At MTSU, the Department of Mathematical Sciences has established the Professional Mathematics Track to provide the proper background for anyone wishing to pursue research mathematics as a career.  This is the recommended track for anyone wishing to teach at the university level; however, today there are many other avenues open to research mathematicians. In recent times, the realm of theoretical mathematics has moved beyond the so-called "Ivory Tower" world of academicians such as Professor Littlewood,  a great number theorist from the early twentieth century, who once said with pride that he had never worked on anything of practical value.

Today, abstract mathematical ideas of resounding power and beauty  have found applications in many branches of science.  Differential equations, game theory, and fractal geometry provide critical insights in biology.  Group theory, dynamical systems, and advanced linear algebra undergird much of quantum physics and superstring theory.  Geometry, topology, universal algebra, and analysis play a key role in diverse areas of computer science such as image processing, programming semantics, computer-aided design, and data transmission.

The primary goal of the Professional Mathematics track here at MTSU is to provide you with a sound background in classical mathematics.  This is our goal because, just as the best modern musicians first trained in the classics of music, anyone wishing to participate in the growing dialogue between mathematics and the sciences must have a sound background in the classics of mathematics. Math majors opting for this track will receive a thorough exposure to the power, versatility, and beautiful computational economy of the calculus. This will be followed by an in-depth exploration proof techniques --- the tools used by professional mathematicians to create new mathematics.  During this latter process, you will develop the theory underlying both algebra and the calculus.
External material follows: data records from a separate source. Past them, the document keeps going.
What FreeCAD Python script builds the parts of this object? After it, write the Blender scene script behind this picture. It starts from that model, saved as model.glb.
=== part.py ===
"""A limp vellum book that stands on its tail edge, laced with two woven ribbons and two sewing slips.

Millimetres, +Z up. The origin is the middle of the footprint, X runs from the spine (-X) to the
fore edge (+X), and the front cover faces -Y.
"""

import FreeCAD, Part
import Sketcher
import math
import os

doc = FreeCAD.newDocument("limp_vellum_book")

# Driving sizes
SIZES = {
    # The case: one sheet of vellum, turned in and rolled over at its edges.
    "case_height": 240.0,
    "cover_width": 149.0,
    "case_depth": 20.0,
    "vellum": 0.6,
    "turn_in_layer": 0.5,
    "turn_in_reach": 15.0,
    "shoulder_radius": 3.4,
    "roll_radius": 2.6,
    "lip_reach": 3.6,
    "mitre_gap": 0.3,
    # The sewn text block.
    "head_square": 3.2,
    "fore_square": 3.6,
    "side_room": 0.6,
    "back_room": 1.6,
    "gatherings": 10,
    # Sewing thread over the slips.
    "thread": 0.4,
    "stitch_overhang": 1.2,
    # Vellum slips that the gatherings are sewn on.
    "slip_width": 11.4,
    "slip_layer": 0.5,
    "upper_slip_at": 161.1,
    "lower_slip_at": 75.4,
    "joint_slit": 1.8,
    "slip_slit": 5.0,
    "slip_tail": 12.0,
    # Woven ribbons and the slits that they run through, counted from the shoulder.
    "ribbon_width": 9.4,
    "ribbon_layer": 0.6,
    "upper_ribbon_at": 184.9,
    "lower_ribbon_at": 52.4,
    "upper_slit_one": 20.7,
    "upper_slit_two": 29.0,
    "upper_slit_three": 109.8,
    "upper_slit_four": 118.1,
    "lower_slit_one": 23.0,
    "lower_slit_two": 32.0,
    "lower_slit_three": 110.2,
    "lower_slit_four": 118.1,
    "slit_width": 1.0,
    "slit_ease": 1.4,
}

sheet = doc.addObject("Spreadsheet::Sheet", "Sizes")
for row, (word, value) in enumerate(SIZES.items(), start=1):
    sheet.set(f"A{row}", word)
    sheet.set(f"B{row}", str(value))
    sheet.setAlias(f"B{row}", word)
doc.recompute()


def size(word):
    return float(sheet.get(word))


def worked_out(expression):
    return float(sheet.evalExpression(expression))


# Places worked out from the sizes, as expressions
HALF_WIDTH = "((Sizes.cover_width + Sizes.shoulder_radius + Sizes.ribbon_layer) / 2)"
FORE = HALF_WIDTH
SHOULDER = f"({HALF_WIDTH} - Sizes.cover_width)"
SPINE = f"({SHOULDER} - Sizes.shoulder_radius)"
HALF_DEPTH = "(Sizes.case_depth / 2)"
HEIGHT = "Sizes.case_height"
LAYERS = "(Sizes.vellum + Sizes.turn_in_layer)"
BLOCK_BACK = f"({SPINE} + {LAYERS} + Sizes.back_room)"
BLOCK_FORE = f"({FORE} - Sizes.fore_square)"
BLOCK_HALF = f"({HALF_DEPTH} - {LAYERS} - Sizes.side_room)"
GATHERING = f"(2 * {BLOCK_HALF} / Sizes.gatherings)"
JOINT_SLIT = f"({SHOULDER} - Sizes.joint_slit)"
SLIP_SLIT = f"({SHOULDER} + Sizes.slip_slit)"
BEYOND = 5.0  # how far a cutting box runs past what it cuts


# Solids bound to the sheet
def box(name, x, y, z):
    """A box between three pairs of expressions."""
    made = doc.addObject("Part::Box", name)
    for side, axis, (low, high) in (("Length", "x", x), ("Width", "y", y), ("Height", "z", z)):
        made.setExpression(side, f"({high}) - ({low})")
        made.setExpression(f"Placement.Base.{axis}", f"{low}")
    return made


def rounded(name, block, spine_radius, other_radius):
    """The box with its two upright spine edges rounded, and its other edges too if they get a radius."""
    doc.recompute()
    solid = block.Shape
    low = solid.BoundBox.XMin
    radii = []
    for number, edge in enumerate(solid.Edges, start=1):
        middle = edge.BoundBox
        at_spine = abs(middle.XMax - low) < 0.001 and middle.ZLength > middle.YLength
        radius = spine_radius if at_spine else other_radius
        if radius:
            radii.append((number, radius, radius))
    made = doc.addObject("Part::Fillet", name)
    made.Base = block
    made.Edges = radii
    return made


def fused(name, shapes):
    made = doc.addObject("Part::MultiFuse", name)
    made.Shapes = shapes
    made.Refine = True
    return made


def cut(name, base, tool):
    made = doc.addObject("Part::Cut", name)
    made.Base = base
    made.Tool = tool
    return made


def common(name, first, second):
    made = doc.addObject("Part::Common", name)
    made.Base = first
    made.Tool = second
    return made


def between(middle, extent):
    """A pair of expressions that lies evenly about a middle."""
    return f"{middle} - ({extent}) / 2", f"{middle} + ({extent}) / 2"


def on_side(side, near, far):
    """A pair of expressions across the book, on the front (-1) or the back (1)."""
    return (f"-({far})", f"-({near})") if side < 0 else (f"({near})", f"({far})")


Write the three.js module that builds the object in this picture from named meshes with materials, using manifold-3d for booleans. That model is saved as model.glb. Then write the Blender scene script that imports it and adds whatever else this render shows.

Completing the Professional Mathematics track will give you a broad exposure to the key areas of classical mathematics --- calculus, linear and abstract algebra, and analysis --- which form the foundation upon which much of late twentieth-century mathematical research is based.  You will also have the opportunity to explore other important areas such as topology, number theory, and graph theory, all of which have experienced tremendous growth in recent decades.  While engaged in these pursuits, you will be developing familiarity with, and confidence in, use of proof techniques and analytical thought.  Mastery of these tools, along with classical mathematical training, will place you in an excellent position to continue your studies at the Masters or Doctoral level.